One second you're telling us that wherever we are is fine, as long as we're headed in the right direction- and the next it's like oh, and by the way you're all transgressing like 3000 issurim d'Oraysa. Like, oh gee, thanks. Totally not making me feel bad at all. NOT! (Goldin 71)
There's a great part in the journals where the teacher basically suggests that keeping the laws of tznius is more important than mitzvot that are interpersonal (bein adam l'chaveiro):
- Then I addressed something I read in one of the journals: Why is tznius such a big deal- it only affects you. Isn't it worse to speak badly about someone- now, that really affects someone else? The fact is, though, that when you start seeing tznius as something bigger than the clothes you choose to wear; when you see it as protecting the kedushah which is an integral part of klal Yisrael, then you realize that your decision whether or not to be tznius at any given time is not a small, personal decision. It's huge. It's cosmic. It's global. We spoke about this thought from all angles, for a while. (Goldin 42)

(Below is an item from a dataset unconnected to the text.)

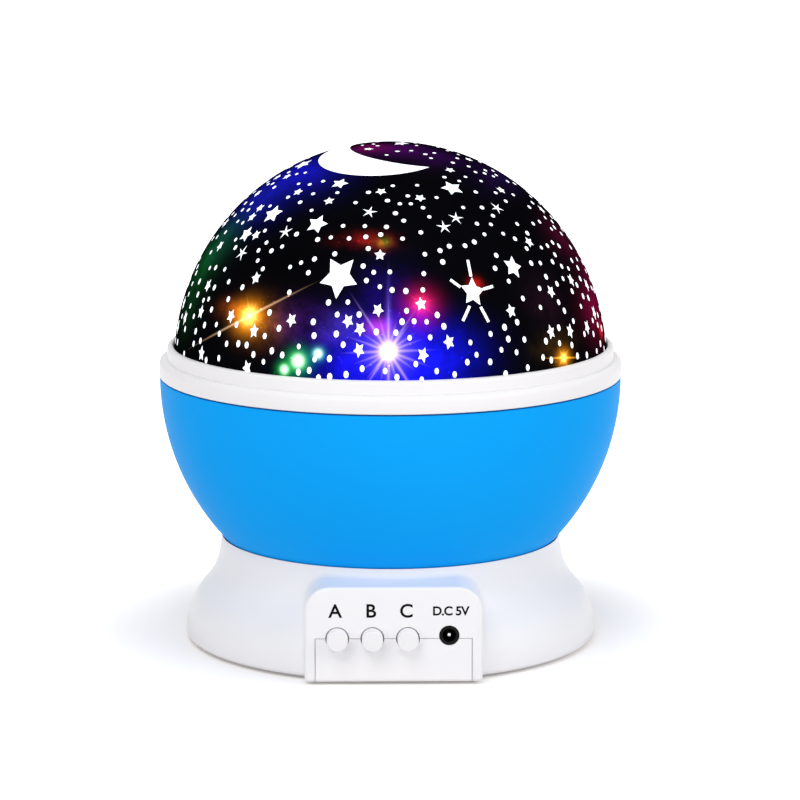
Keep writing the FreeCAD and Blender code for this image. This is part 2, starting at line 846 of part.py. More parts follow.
def gearbox():
    low = deck_low_z - gearbox_height
    case = block(-gearbox_half_width, gearbox_half_width, pinion_y - gearbox_front,
                 pinion_y + gearbox_back, low, deck_low_z)
    upright = [e for e in case.Edges if e.BoundBox.ZLength > gearbox_height - touch]
    case = case.makeFillet(gearbox_corner, upright)
    ears = block(-gearbox_half_width - gearbox_ear, gearbox_half_width + gearbox_ear,
                 pinion_y - gearbox_ear_half, pinion_y + gearbox_ear_half,
                 deck_low_z - gearbox_ear_thickness, deck_low_z)
    body = union([case, ears])
    body = body.cut(cylinder(shaft_radius + running_gap, deck_low_z - shaft_in_box,
                             deck_low_z + past, 0, pinion_y))
    for x in gearbox_screw_xs():
        body = body.cut(cylinder(small_shank + screw_play, 0, deck_low_z + past, x, pinion_y))
    return body


def drive_motor():
    z = deck_low_z - gearbox_height / 2
    y = pinion_y + motor_offset
    x0 = gearbox_half_width
    can = Part.makeCylinder(motor_radius, motor_length, Vector(x0, y, z), Vector(1, 0, 0))
    can = can.common(block(x0, x0 + motor_length, y - motor_radius, y + motor_radius,
                           z - motor_flat, z + motor_flat))
    boss = Part.makeCylinder(motor_boss_radius, motor_boss, Vector(x0 + motor_length, y, z),
                             Vector(1, 0, 0))
    return union([can, boss]).cut(ear_space())


def ear_space():
    # the motor is relieved under the gearbox's ear
    half = gearbox_ear_half + clear
    low = deck_low_z - gearbox_ear_thickness - 2 * small_head_height
    return block(0, gearbox_half_width + gearbox_ear + clear, pinion_y - half, pinion_y + half, low,
                 deck_low_z)


def gearbox_screws():
    head_low = deck_low_z - gearbox_ear_thickness - small_head_height
    return [screw_up(x, pinion_y, head_low, small_head, small_head_height, small_shank,
                     gearbox_screw_top()) for x in gearbox_screw_xs()]


def thrust_washer():
    return tube(hub_radius, spindle_radius + washer_play, deck_top_z, hub_low_z)


# Bowl and what turns with it

def bowl():
    body = ellipse_cap(bowl_radius, -bowl_drop, seam_z, seam_z)
    inner = ellipse_cap(bowl_radius - bowl_wall, -(bowl_drop - bowl_wall), seam_z, seam_z)
    body = body.cut(cylinder(bowl_radius, 0, floor_z))
    inner = inner.cut(cylinder(bowl_radius, 0, floor_top_z))
    body = body.cut(inner)
    body = body.cut(cylinder(hub_radius + hub_play, 0, floor_top_z + past))
    for x, y in plate_screw_places():
        body = body.cut(cylinder(screw_shank + screw_play, 0, floor_top_z + past, x, y))
    return body


def turntable_screws():
    screws = []
    for x, y in plate_screw_places():
        screw = screw_up(x, y, -floor_top_z - screw_head_height, screw_head, screw_head_height,
                         screw_shank, -(plate_z - plate_boss_drop + clear))
        screw.rotate(Vector(x, y, 0), Vector(1, 0, 0), 180)
        screws.append(screw)
    return screws


def rim_ring():
    k = ring_edge_round * (1 - math.sqrt(0.5))
    shoulder = ring_radius - ring_edge_round
    arc = Part.Arc(Vector(shoulder, 0, ring_top_z), Vector(ring_radius - k, 0, ring_top_z - k),
                   Vector(ring_radius, 0, ring_top_z - ring_edge_round)).toShape()
    rest = lines([(ring_radius, ring_top_z - ring_edge_round), (ring_radius, seam_z),
                  (skirt_radius, seam_z), (skirt_radius, skirt_low_z),
                  (skirt_bore - ledge_width, skirt_low_z), (skirt_bore - ledge_width, tray_z),
                  (skirt_bore, tray_z), (skirt_bore, seam_z - ring_root),
                  (ring_bore, seam_z - ring_root),
                  (ring_bore, ring_top_z), (shoulder, ring_top_z)])
    return turned([arc] + rest)


def lamp_tray():
    inner = lamp_disc_radius + tray_hole_gap
    slope = tray_radius - tray_rim_width
    low = tray_z - tray_dish
    foot = inner + tray_thickness
    outline = [(tray_radius, tray_z), (tray_radius, tray_z + tray_thickness),
               (slope, tray_z + tray_thickness), (foot, low + tray_thickness),
               (foot, low + tray_thickness + tray_collar), (inner, low + tray_thickness + tray_collar),
               (inner, low), (foot, low), (slope, tray_z)]
    return turned_points(outline)


# Lamp post and lamps

def led_post():
    collar_top = spindle_top_z + post_collar
    spigot = cylinder(spindle_bore - post_spigot_gap, spindle_top_z - post_spigot_depth,
                      spindle_top_z + weld)
    collar = cylinder(post_collar_radius, spindle_top_z, collar_top)
    upright = cylinder(post_tube_radius, collar_top - weld, lamp_board_z - weld)
    disc = cylinder(lamp_disc_radius, lamp_board_z - lamp_disc_thickness, lamp_board_z)
    body = union([spigot, collar, upright, disc])
    body = body.cut(cylinder(post_tube_bore, 0, lamp_board_z + past))
    for x, y in post_screw_places():
        body = body.cut(cylinder(small_shank + post_screw_play, 0, collar_top + past, x, y))
    return body


def post_screw_places():
    return around(post_screws_count, post_screw_ring, post_screws_turn)


def post_screws():
    screws = []
    top = spindle_top_z + post_collar
    for x, y in post_screw_places():
        head = cylinder(small_head, top, top + post_screw_head_height, x, y)
        shank = cylinder(small_shank, top - post_collar - post_screw_grip, top + touch, x, y)
        screws.append(union([head, shank]))
    return screws


def led_board():
    return cylinder(lamp_board_radius, lamp_board_z, lamp_board_z + lamp_board_thickness)


def led(x, y):
    low = lamp_board_z + lamp_board_thickness
    barrel = led_height - led_radius
    body = union([cylinder(led_flange, low, low + led_flange_height, x, y),
                  cylinder(led_radius, low, low + barrel, x, y)])
    return body.fuse(Part.makeSphere(led_radius, Vector(x, y, low + barrel))).removeSplitter()


def led_lead():
    z = bay_top_z + (deck_low_z - bay_top_z) / 2
    start = Vector(0, -board_back, z)
    turn_in = Vector(0, -lead_bend, z)
    turn_out = Vector(0, 0, z + lead_bend)
    k = math.sqrt(0.5)
    middle = Vector(0, lead_bend * (k - 1), z + lead_bend * (1 - k))
    top = Vector(0, 0, lamp_board_z)
    path = Part.Wire([Part.LineSegment(start, turn_in).toShape(),
                      Part.Arc(turn_in, middle, turn_out).toShape(),
                      Part.LineSegment(turn_out, top).toShape()])
    ring = Part.Wire(Part.makeCircle(lead_radius, start, Vector(0, 1, 0)))
    return path.makePipeShell([ring], True, False)


# Dome

def dome_ring():
    bore = ellipse_radius(dome_radius, dome_rise, dome_centre_z, dome_seat_z) + dome_side_gap
    outer = ring_bore - dome_ring_lift_gap
    inner = outer - spigot_wall
    top = dome_ring_top_z
    k = dome_ring_round * (1 - math.sqrt(0.5))
    shoulder = dome_ring_radius - dome_ring_round
    arc = Part.Arc(Vector(shoulder, 0, top), Vector(dome_ring_radius - k, 0, top - k),
                   Vector(dome_ring_radius, 0, top - dome_ring_round)).toShape()
    rest = lines([(dome_ring_radius, top - dome_ring_round), (dome_ring_radius, ring_top_z),
                  (outer, ring_top_z), (outer, ring_top_z - spigot_depth),
                  (inner, ring_top_z - spigot_depth), (inner, dome_seat_z), (bore, dome_seat_z),
                  (bore, top), (shoulder, top)])
    return turned([arc] + rest)


def dome_skin(inset, thickness):
    # one closed outline between two ellipses, turned about the axis
    edges, tips, rims = [], [], []
    for depth in (inset, inset + thickness):
        across, up = dome_radius - depth, dome_rise - depth
        tip = dome_centre_z + up
        edges.append(ellipse_edge(across, up, dome_centre_z, dome_seat_z, tip))
        tips.append((0, tip))
        rims.append((ellipse_radius(across, up, dome_centre_z, dome_seat_z), dome_seat_z))
    return turned(edges + lines(tips) + lines(rims))


def dome_shell():
    return dome_skin(mask_thickness + mask_gap, dome_wall)


def star_cutter(turn, height, radius, spin):
    # a five-pointed prism that stands square on the dome
    a, h = math.radians(turn), math.radians(height)
    out = Vector(math.sin(a) * math.cos(h), -math.cos(a) * math.cos(h), math.sin(h))
    right = Vector(math.cos(a), math.sin(a), 0)
    up = out.cross(right)
    reach = 1.0 / math.sqrt((math.cos(h) / dome_radius) ** 2 + (math.sin(h) / dome_rise) ** 2)
    middle = Vector(0, 0, dome_centre_z) + out * (reach - star_depth)
    stretch = stretch_at_foot - stretch_loss * height
    corners = []
    for i in range(10):
        r = radius if i % 2 == 0 else radius * star_waist
        angle = math.radians(spin + 36.0 * i)
        corners.append(middle + right * (r * math.sin(angle)) + up * (r * stretch * math.cos(angle)))
    face = Part.Face(Part.makePolygon(corners + corners[:1]))
    return face.extrude(out * 2 * star_depth)


def moon_cutter():
    low, high = dome_centre_z + dome_rise / 2, dome_centre_z + dome_rise + past
    x, y, radius = moon_disc
    disc = cylinder(radius, low, high, x, y)
    x, y, radius = moon_bite
    return disc.cut(cylinder(radius, low, high, x, y))


def star_mask():
    windows = [moon_cutter()] + [star_cutter(*place) for place in stars.values()]
    return dome_skin(0.0, mask_thickness).cut(windows)


def as_group(solids):
    return Part.makeCompound(solids)


def all_nodes():
    nodes = {
        "base_housing": base_housing(),
        "bottom_cover": bottom_cover(),
        "housing_screws": as_group(housing_screws()),
        "rubber_feet": as_group(rubber_feet()),
        "battery_door": battery_door(),
        "battery_door_screw": as_group(battery_door_screw()),
        "aaa_cells": as_group(aaa_cells()),
        "battery_contacts": as_group(battery_contacts()),
        "control_board": control_board(),
        "board_screws": as_group(board_screws()),
        "tact_switches": as_group(tact_switches()),
        "dc_jack": dc_jack(),
        "gearbox": gearbox(),
        "gearbox_screws": as_group(gearbox_screws()),
        "drive_motor": drive_motor(),
        "drive_shaft": drive_shaft(),
        "drive_pinion": drive_pinion(),
        "thrust_washer": thrust_washer(),
        "turntable": turntable(),
        "turntable_screws": as_group(turntable_screws()),
        "bowl": bowl(),
        "rim_ring": rim_ring(),
        "lamp_tray": lamp_tray(),
        "led_post": led_post(),
        "post_screws": as_group(post_screws()),
        "led_board": led_board(),
        "led_lead": led_lead(),
        "dome_ring": dome_ring(),
        "dome_shell": dome_shell(),
        "star_mask": star_mask(),
    }
    for letter, x in button_xs.items():
        nodes["button_" + letter] = button_cap(x)
        nodes["plunger_" + letter] = switch_plunger(x)
    colours = ["white", "blue", "green", "red"]
    for colour, (x, y) in zip(colours, around(4, led_ring, 45)):
        nodes["led_" + colour] = led(x, y)
    return nodes


def main():
    os.makedirs("parts", exist_ok=True)
    for name, shape in all_nodes().items():
        solids = len(shape.Solids)
        print(name, "solids", solids, "volume", round(shape.Volume, 1), "valid", shape.isValid())
        shape.exportStep(os.path.join("parts", name + ".step"))


main()
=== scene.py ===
import bpy
import math
import random
from mathutils import Matrix, Vector


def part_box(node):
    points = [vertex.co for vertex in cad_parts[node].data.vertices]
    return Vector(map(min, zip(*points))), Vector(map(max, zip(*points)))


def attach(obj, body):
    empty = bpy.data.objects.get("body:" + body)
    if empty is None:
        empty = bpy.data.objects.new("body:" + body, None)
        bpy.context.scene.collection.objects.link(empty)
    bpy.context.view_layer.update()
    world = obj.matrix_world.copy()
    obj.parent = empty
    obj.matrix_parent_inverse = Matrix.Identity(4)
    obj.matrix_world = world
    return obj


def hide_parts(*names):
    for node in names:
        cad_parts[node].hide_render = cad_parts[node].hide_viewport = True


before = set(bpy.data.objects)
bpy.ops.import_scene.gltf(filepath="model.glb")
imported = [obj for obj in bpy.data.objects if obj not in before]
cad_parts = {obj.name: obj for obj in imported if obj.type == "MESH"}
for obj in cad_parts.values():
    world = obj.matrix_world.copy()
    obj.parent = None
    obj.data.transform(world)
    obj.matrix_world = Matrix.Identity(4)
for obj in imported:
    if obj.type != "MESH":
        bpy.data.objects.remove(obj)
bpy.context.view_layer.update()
mm = 0.001
print("frame loaded:", len(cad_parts), "nodes")


# Camera, read from the photograph: distance, height, aim and lens
camera = {
    "distance": 0.950,
    "height": 0.24065,
    "aimHeight": 0.06475,
    "turnLeft": math.radians(0.82),
    "aimRight": 0.0026,
    "focalPixels": 3560.0,
    "frameWidth": 800.0,
    "sensor": 36.0,
}

# The dome's outer surface: an ellipsoid about the vertical axis
dome = {"radius": 58.53 * mm, "rise": 60.10 * mm, "centreHeight": 74.78 * mm}


def deselectAll():
    if bpy.context.object and bpy.context.object.mode != "OBJECT":
        bpy.ops.object.mode_set(mode="OBJECT")
    bpy.ops.object.select_all(action="DESELECT")


def makeActive(piece):
    deselectAll()
    piece.select_set(True)
    bpy.context.view_layer.objects.active = piece


def applyAll(piece):
    makeActive(piece)
    bpy.ops.object.transform_apply(location=True, rotation=True, scale=True)


def applyModifier(piece, kind, **values):
    makeActive(piece)
    mod = piece.modifiers.new(kind.title(), kind)
    for key, value in values.items():
        setattr(mod, key, value)
    bpy.ops.object.modifier_apply(modifier=mod.name)


def smoothByAngle(piece, degrees=32.0):
    makeActive(piece)
    bpy.ops.object.shade_smooth_by_angle(angle=math.radians(degrees))


def tidyMesh(piece, distance=0.005 * mm):
    makeActive(piece)
    bpy.ops.object.mode_set(mode="EDIT")
    bpy.ops.mesh.select_all(action="SELECT")
    bpy.ops.mesh.remove_doubles(threshold=distance)
    bpy.ops.mesh.normals_make_consistent(inside=False)
    bpy.ops.object.mode_set(mode="OBJECT")


def dress(piece, name, body, material, replaced=()):
    piece.name = name
    piece.data.name = name
    piece.data.materials.clear()
    piece.data.materials.append(material)
    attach(piece, body)
    if replaced:
        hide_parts(*replaced)
    return piece


# Materials: each starts from a principled shader whose plain numbers sit on its own sockets

def newMaterial(name, roughness=0.4, specular=0.5, metallic=0.0):
    mat = bpy.data.materials.new(name)
    mat.use_nodes = True
    nodes = mat.node_tree.nodes
    links = mat.node_tree.links
    shader = nodes["Principled BSDF"]
    shader.inputs["Roughness"].default_value = roughness
    shader.inputs["Specular IOR Level"].default_value = specular
    shader.inputs["Metallic"].default_value = metallic
    return mat, nodes, links, shader


def objectCoords(nodes):
    return nodes.new("ShaderNodeTexCoord").outputs["Object"]


def noise(nodes, links, scale, detail=3.0, roughness=0.5, coords=None):
    tex = nodes.new("ShaderNodeTexNoise")
    tex.inputs["Scale"].default_value = scale
    tex.inputs["Detail"].default_value = detail
    tex.inputs["Roughness"].default_value = roughness
    links.new(coords or objectCoords(nodes), tex.inputs["Vector"])
    return tex.outputs["Fac"]


def mathNode(nodes, links, operation, a, b=None, c=None, clamp=False):
    node = nodes.new("ShaderNodeMath")
    node.operation = operation
    node.use_clamp = clamp
    for i, value in enumerate((a, b, c)):
        if value is None:
            continue
        if isinstance(value, (int, float)):
            node.inputs[i].default_value = value
        else:
            links.new(value, node.inputs[i])
    return node.outputs[0]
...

If people are interested in reading a book that honestly deals with the topic of modesty, I would recommend purchasing Understanding Tzniut by Rabbi Yehuda Henkin. He is fair, clear and brings sources for his viewpoint as opposed to spouting ideas without providing proof. But I'd as soon give Six Diaries to my daughter as hand her a cupful of poison. The lessons taught by this book don't accord with the intentions of the teacher. She believes they do because her girls suddenly made commitments to wear tights every day, cover their elbows in the sweltering summer heat, or ensure they never bare their toes. But at what price, I ask you? At what price to the relationships they had forged with their parents or friends? To their mental attitudes toward others? What have they truly learned...and is it good that they learned it? I think not.
But that's all right. You see, the fact that I think this way clearly demonstrates that the Satan has been pacified by me. I might love God and believe in Him with all my heart, but having opinions like these clearly demonstrate that my tznius isn't up to par. So let the weeping commence. The Satan's got me.